With no other contemporary artist is this line between artifice and autobiography more smudged than it is with Chan Marshall, a.k.a. Cat Power. The unrelenting directness of her discography -- from her debut album, Dear Sir, through her newly released sixth LP, You Are Free -- contributes to the confusion: No matter how oblique the words or sophisticated the arrangements, there's a naïveté reflected in Marshall's voice and music, giving the impression of someone unself-consciously pouring her soul into every song. Even her covers -- and doesn't Chan love doing covers? -- are made new in her image of fragile sadness. Add to that her ramshackle upbringing and constantly unspooling personal tragedies, her onstage breakdowns and offstage breakups, and it's easy to feel you possess the essence of this girl, in the same way that you own the sleek silver discs she's given you.

But if you think you know Chan Marshall -- well, you do. And you don't.

"I think 'Good Woman' is really important to me," Marshall says at one point in a phone conversation from the studio in Atlanta, where she's rehearsing with her touring band. Her voice barely rises above a whisper as she talks about the track from You Are Free, one of a few on the album that has been a Cat Power live staple for years. "I mean, it was really hard to sit myself down and look at what was going on in this relationship I was having, and try to, I don't know, be objective about the situation, realistic about -- ohhhh . . . I don't know how to say what I mean."

She pauses, and like quicksilver, a certain guarded brusqueness falls over her voice: "I guess we've all been through that -- someone doesn't love you back, and you have to face that fact and move on. And it's hard."

Elsewhere, Marshall is more cagey -- hiding herself in generalities the way she hides behind her long hair onstage. After saying that the song she's feeling closest to from You Are Free is opener "I Don't Blame You" -- which many critics have taken as a commentary on Marshall's ambivalence toward performing -- she dodges behind the veil when faced with the obvious follow-up: Why?

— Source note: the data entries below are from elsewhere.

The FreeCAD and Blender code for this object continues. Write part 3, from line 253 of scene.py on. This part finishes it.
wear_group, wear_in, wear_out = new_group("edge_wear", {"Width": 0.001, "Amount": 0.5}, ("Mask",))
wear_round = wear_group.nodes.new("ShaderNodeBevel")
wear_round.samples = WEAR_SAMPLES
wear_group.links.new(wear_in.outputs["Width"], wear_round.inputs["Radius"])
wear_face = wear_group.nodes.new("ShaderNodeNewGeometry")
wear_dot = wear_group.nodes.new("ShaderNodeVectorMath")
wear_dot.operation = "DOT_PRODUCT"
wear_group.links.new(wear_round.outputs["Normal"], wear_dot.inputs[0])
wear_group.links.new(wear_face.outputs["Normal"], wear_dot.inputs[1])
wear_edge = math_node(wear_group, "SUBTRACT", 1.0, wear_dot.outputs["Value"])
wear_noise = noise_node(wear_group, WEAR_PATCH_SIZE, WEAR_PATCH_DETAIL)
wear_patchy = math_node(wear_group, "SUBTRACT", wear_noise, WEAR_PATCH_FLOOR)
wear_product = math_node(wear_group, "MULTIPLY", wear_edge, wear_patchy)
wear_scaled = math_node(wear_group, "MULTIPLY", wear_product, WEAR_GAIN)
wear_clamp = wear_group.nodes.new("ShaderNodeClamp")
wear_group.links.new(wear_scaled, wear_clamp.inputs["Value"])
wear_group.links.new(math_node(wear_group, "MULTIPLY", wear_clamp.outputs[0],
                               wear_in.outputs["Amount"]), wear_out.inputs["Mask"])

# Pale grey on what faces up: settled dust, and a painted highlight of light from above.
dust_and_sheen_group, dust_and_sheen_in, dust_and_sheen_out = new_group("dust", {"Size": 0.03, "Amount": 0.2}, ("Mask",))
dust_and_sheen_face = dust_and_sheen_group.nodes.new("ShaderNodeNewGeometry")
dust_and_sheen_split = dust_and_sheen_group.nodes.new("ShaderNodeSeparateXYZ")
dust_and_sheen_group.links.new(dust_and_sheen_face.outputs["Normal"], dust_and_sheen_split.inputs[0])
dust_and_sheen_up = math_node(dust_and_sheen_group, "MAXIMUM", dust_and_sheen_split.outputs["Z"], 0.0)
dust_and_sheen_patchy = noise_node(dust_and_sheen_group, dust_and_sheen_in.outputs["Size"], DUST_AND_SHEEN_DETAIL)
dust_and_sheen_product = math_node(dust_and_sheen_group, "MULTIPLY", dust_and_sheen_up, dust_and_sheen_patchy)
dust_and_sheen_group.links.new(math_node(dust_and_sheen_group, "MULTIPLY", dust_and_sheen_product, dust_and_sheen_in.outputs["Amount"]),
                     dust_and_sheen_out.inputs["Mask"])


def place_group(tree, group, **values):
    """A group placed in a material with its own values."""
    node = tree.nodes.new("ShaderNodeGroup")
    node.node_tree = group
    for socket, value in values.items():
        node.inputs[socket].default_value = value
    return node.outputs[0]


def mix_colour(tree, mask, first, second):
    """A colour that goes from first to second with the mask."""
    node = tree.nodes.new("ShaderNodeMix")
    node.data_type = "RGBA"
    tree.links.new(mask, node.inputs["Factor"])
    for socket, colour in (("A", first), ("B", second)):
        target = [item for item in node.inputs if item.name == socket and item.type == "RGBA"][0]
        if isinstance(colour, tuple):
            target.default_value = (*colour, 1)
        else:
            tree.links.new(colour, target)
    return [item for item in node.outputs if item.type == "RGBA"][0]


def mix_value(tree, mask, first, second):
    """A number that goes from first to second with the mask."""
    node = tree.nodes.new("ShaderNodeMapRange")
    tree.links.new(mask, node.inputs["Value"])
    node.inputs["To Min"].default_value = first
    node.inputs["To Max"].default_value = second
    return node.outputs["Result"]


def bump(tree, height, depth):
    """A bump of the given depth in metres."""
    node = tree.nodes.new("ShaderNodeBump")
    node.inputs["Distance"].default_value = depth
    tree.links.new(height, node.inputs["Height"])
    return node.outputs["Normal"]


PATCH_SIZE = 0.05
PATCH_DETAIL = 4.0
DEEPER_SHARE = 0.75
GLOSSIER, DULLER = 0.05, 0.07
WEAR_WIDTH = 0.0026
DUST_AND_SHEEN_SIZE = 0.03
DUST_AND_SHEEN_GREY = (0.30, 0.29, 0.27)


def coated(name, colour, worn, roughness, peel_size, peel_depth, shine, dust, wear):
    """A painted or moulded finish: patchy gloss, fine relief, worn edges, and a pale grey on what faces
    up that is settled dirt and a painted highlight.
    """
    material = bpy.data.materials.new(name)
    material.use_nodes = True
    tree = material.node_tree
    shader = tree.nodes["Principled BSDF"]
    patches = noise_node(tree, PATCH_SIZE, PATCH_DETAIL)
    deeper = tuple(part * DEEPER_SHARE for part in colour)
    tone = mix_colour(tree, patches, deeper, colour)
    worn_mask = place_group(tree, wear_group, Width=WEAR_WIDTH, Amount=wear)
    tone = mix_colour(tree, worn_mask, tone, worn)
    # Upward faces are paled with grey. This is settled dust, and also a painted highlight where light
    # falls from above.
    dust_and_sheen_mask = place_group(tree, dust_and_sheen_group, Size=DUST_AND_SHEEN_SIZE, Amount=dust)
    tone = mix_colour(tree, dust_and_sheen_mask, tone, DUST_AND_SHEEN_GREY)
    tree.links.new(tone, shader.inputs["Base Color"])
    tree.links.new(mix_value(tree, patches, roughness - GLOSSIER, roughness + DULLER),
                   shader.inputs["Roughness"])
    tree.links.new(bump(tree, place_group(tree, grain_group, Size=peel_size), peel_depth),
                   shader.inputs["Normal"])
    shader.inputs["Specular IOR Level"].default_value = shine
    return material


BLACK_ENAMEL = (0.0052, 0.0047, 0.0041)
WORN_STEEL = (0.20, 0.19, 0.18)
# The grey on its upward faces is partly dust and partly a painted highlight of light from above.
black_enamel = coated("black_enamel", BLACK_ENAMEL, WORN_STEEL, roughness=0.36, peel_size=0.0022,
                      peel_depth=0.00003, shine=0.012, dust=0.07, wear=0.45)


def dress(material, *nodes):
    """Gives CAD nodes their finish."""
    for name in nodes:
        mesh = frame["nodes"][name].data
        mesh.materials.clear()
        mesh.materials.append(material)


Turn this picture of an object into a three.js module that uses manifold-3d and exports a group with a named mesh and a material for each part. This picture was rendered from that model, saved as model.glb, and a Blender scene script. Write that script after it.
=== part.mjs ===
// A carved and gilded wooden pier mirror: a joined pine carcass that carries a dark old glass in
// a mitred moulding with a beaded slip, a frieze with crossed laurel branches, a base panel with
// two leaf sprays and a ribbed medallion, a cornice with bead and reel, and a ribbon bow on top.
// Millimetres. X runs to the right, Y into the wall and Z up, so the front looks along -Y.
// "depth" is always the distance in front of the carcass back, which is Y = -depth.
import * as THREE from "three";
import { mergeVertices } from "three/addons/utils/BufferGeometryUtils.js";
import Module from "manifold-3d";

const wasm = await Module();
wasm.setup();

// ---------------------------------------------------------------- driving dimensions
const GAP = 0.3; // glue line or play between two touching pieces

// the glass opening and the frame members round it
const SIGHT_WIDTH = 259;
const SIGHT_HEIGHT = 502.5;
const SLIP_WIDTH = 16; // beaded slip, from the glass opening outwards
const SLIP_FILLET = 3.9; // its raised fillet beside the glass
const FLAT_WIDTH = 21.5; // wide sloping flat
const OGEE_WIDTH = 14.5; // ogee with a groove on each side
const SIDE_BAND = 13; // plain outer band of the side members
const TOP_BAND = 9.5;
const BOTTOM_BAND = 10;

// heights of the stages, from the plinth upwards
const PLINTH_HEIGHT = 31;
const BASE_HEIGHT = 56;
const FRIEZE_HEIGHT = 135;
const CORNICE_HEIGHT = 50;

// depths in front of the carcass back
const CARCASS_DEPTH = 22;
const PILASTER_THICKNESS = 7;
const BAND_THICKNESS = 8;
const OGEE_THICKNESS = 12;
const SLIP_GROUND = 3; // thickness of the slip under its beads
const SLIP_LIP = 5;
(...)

"Well, the album was recorded over a long period of time, in a lot of different cities -- wherever my engineer could get space for free, you know, we'd go -- and that was the last one I wrote. So I guess it just seems the freshest."

Despite her occasional aloofness, for those who cling to an image of Chan Marshall as a woman perpetually on the verge of tears, it may be a surprise to discover she's a bit of a tease, a coy goofball, a joker. Asked to elaborate on the extended recording process for You Are Free, she responds in a singsong, "Bor-ing ques-tion . . ."

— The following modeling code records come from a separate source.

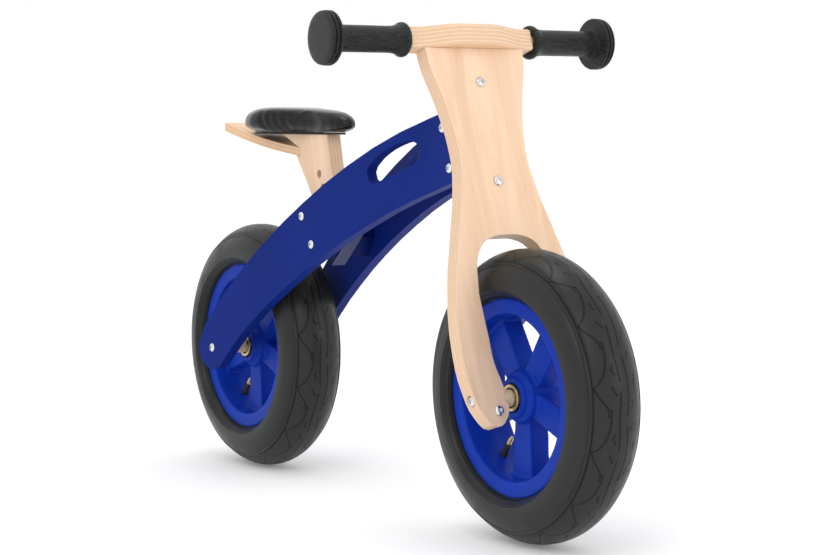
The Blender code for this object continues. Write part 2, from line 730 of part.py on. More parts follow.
def grip_profile():
    """From the closed outer end down to the flange, then up the bore."""
    length = HANDLE_HALF_LENGTH
    start = HANDLEBAR_END + GAP
    disc = GRIP_DISC_RADIUS
    inner_face = length - GRIP_DISC_WIDTH
    ring = GRIP_DISC_WIDTH / 3
    groove = 0.0022
    bore = HANDLE_TENON_RADIUS + GAP
    return [
        (0, length),
        (disc - 0.0065, length),
        (disc - 0.0015, length - 0.0018),
        (disc - 0.0004, length - ring + 0.0008),
        (disc - groove, length - ring),
        (disc, length - ring - 0.0008),
        (disc, length - 2 * ring + 0.0008),
        (disc - groove, length - 2 * ring),
        (disc, length - 2 * ring - 0.0008),
        (disc - 0.0008, inner_face),
        (GRIP_RADIUS + 0.001, inner_face - 0.001),
        (GRIP_RADIUS, inner_face - 0.003),
        (GRIP_RADIUS, start + 0.015),
        (GRIP_RADIUS + 0.0015, start + 0.010),
        (GRIP_FLANGE_RADIUS, start + 0.005),
        (GRIP_FLANGE_RADIUS, start + 0.0015),
        (GRIP_FLANGE_RADIUS - 0.0015, start),
        (bore, start),
        (bore, length - 0.0105),
        (0, length - 0.0105),
    ]


def grips(fork):
    height = FORK_HEIGHT + GAP + HANDLEBAR_THICKNESS / 2
    for side, turn in (("right", ALONG_MINUS_Y), ("left", ALONG_Y)):
        turned(f"grip_{side}", grip_profile(), "grip_rubber", steps=18, parent=fork,
               location=(HANDLE_FORWARD, 0, height), rotation=turn)


# ---------------------------------------------------------------- frame panels
def head_point(forward, up):
    """A world point given by its distance ahead of the steering axis and its height along it."""
    return STEERING_ORIGIN + FORK_NORMAL * forward + FORK_DIRECTION * up


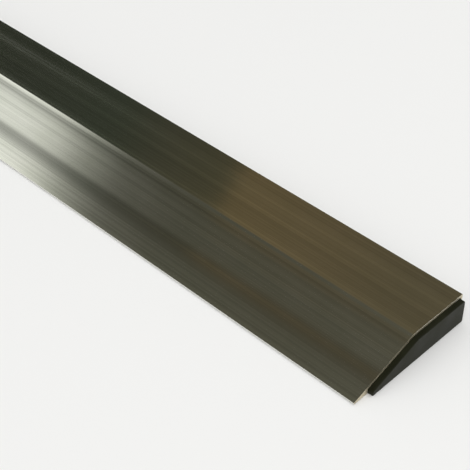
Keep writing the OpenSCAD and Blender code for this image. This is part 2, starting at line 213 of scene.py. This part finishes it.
class Nodes:
    """A new material with a Principled shader, and short calls that add and link nodes."""

    def __init__(self, name):
        self.material = bpy.data.materials.new(name)
        self.material.use_nodes = True
        self.tree = self.material.node_tree
        self.shader = self.tree.nodes["Principled BSDF"]

    def node(self, kind, **settings):
        node = self.tree.nodes.new(kind)
        for key, value in settings.items():
            setattr(node, key, value)
        return node

    def link(self, out, into):
        self.tree.links.new(out, into)

    def set(self, **values):
        for key, value in values.items():
            self.shader.inputs[key.replace("_", " ")].default_value = value

    def coordinates(self, scale):
        """Places on the object, scaled."""
        place = self.node("ShaderNodeTexCoord")
        mapping = self.node("ShaderNodeMapping")
        mapping.inputs["Scale"].default_value = scale
        self.link(place.outputs["Object"], mapping.inputs["Vector"])
        return mapping.outputs["Vector"]

    def noise(self, scale, detail):
        """A cloudy value from 0 to 1, with scale features per metre along X, Y and Z."""
        noise = self.node("ShaderNodeTexNoise")
        noise.inputs["Scale"].default_value = 1.0
        noise.inputs["Detail"].default_value = detail
        self.link(self.coordinates(scale), noise.inputs["Vector"])
        return noise.outputs["Fac"]

    def ramp(self, value, *stops):
        """Colours by (value, colour) stops."""
        ramp = self.node("ShaderNodeValToRGB")
        elements = ramp.color_ramp.elements
        while len(elements) < len(stops):
            elements.new(0.5)
        for element, (position, colour) in zip(elements, stops):
            element.position = position
            element.color = (*colour, 1)
        self.link(value, ramp.inputs["Fac"])
        return ramp.outputs["Color"]

    def span(self, value, low, high, start, end):
        """low to high, in step with a value that goes from start to end."""
        span = self.node("ShaderNodeMapRange")
        span.inputs["From Min"].default_value = start
        span.inputs["From Max"].default_value = end
        span.inputs["To Min"].default_value = low
        span.inputs["To Max"].default_value = high
        self.link(value, span.inputs["Value"])
        return span.outputs["Result"]

    def bump(self, height, distance, normal=None):
        """Surface relief of a height from 0 to 1, over distance in metres."""
        bump = self.node("ShaderNodeBump")
        bump.inputs["Strength"].default_value = 1.0
        bump.inputs["Distance"].default_value = distance
        self.link(height, bump.inputs["Height"])
        if normal is not None:
            self.link(normal, bump.inputs["Normal"])
        return bump.outputs["Normal"]

    def times(self, colour, factor):
        """One colour multiplied by another."""
        product = self.node("ShaderNodeMix", data_type="RGBA", blend_type="MULTIPLY")
        product.inputs["Factor"].default_value = 1.0
        self.link(colour, product.inputs["A"])
        self.link(factor, product.inputs["B"])
        return product.outputs["Result"]

    def along_x(self):
        """The direction of the object's length."""
        vector = self.node("ShaderNodeCombineXYZ")
        vector.inputs["X"].default_value = 1.0
        return vector.outputs["Vector"]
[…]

"Well," she continues brightly, "Once there was a microphone, and then there was a reel of tape. One day, a lady walked in. She had a guitar . . . Boring! I'm bored!"

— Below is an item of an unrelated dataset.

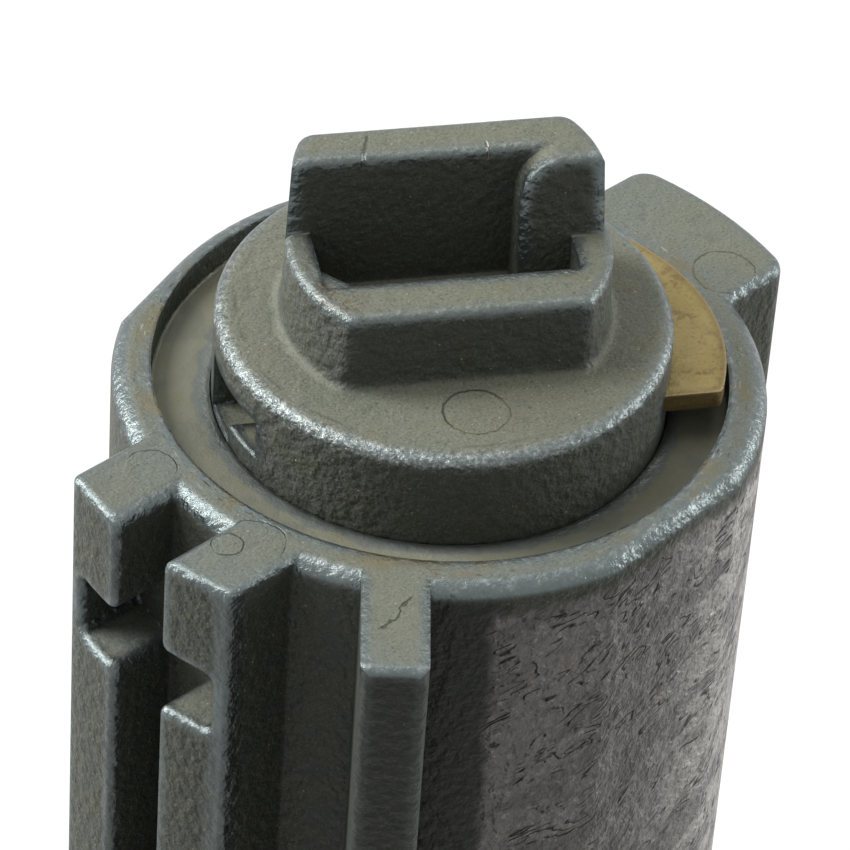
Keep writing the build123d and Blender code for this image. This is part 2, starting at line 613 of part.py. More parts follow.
# Shutter spring: a coil round the pin, with one leg up the well's wall and one on the flap's ear
with BuildPart() as shutter_spring:
    spring_start = along(SHUTTER_KNUCKLE_END_U + SHUTTER_SPRING_WIRE, SHUTTER_PIN_V, SHUTTER_PIN_Z).origin
    spring_reach = SHUTTER_END_U - SHUTTER_KNUCKLE_END_U - 2 * SHUTTER_SPRING_WIRE
    spring_turns = SHUTTER_SPRING_TURNS + (90 + SHUTTER_SPRING_LEG_ANGLE) / 360
    with BuildLine() as spring_path:
        winding = Helix(
            spring_reach / spring_turns,
            spring_reach,
            SHUTTER_SPRING_R,
            center=spring_start,
            direction=U_DIR,
            lefthand=True,
        )
        wall_leg = Line(winding @ 0 - (winding % 0) * SHUTTER_SPRING_WALL_LEG, winding @ 0)
        Line(winding @ 1, winding @ 1 + (winding % 1) * SHUTTER_SPRING_EAR_LEG)
    with BuildSketch(Plane(origin=wall_leg @ 0, z_dir=wall_leg % 0)):
        Circle(SHUTTER_SPRING_WIRE / 2)
    sweep(path=spring_path.wire(), is_frenet=True)
shutter_spring.part.label = "shutter_spring"
export_step(shutter_spring.part, "parts/shutter_spring.step")
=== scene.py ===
import logging
import math
from dataclasses import dataclass
from enum import Enum
from typing import Any, Iterable, Mapping, Optional, Union

import bpy
from mathutils import Matrix, Vector


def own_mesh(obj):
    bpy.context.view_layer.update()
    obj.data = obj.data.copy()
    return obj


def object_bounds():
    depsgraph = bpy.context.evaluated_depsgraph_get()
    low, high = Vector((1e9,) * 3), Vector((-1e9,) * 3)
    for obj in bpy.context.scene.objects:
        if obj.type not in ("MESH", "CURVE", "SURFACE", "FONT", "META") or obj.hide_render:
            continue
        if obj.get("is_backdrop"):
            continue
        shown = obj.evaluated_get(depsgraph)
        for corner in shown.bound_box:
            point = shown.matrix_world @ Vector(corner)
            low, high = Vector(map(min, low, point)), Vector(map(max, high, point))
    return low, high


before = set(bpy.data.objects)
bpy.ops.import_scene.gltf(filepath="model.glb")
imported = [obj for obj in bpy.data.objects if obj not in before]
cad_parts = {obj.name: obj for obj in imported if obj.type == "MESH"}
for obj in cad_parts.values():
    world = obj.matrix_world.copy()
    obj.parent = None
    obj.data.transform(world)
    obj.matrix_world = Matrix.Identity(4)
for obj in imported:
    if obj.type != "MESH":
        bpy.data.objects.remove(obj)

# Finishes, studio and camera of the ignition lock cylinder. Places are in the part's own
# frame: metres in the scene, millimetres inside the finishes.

log = logging.getLogger("lock_cylinder")

Colour = tuple[float, float, float]
Number = Union[float, "Value"]

MM = 0.001
RIM_Z = 55.0
CAMERA_AZIMUTH_DEG = -135.5
WHITE: Colour = (1.0, 1.0, 1.0)


class Facing(Enum):
    """Which way a surface looks."""

    UP = "up"
    OUT = "out"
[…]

Out of the mouth of J. Lo this would come off diva-esque, but somehow Marshall gets away with it -- probably because everything else about her is anti-diva; indeed, she saves most of her effusion for a heartfelt defense of the presence of two bona fide celebrities on the album (Dave Grohl did her the favor of returning to his drum kit, and Eddie Vedder lends his voice, mixed low, to "Good Woman" and the evanescent closing track "Evolution").

"They're just people, you know? Nice people, who came into the studio and played some music with me," she explains, sort of. "It's not like there were -- ha! -- trips to Barbados and Kristal, and lawyers and groupies and I dunno, cucumbers-down-pants craziness going on." She laughs, then turns serious again.

"I hate that it's been turned into this whole thing," she continues. "I mean, you connect with someone, person to person, and then all of a sudden it's like . . ." She breaks off, as she often does, and picks up at the point where her brain has raced ahead. "I really don't understand the whole celebrity thing. You've got kids being fed this image of what life is supposed to look like or something, and it's just -- banal. There's so much more in the world -- suffering and joy and ideas -- and that mentality of mindless distraction just gets to me, I swear."

You don't have to take Marshall's word for that, because much of You Are Free works as a musical argument for going deeper: "Baby Doll," "Maybe Not," and "Evolution" are among the songs in which Marshall cries out for people to see more of what's around them and, as she puts it, break loose from the "mentality of everyday reality."

"When you think that, in a relationship, a man and a woman -- they love each other and the wires still get crossed; how can you expect two people who have never met, thousands of miles apart, sitting on a payload of nuclear missiles, to communicate?" Marshall asks. "I need to believe they can, but . . . it takes vision.

"But it's like everyone who tries to say something, everyone who tries to tell the truth about the world, they get assassinated or something," she continues, her voice falling again into a whisper. "And I guess that's what I meant; so many of the songs, that was what was on my mind: this need for people to be braver," she finishes, leading by example.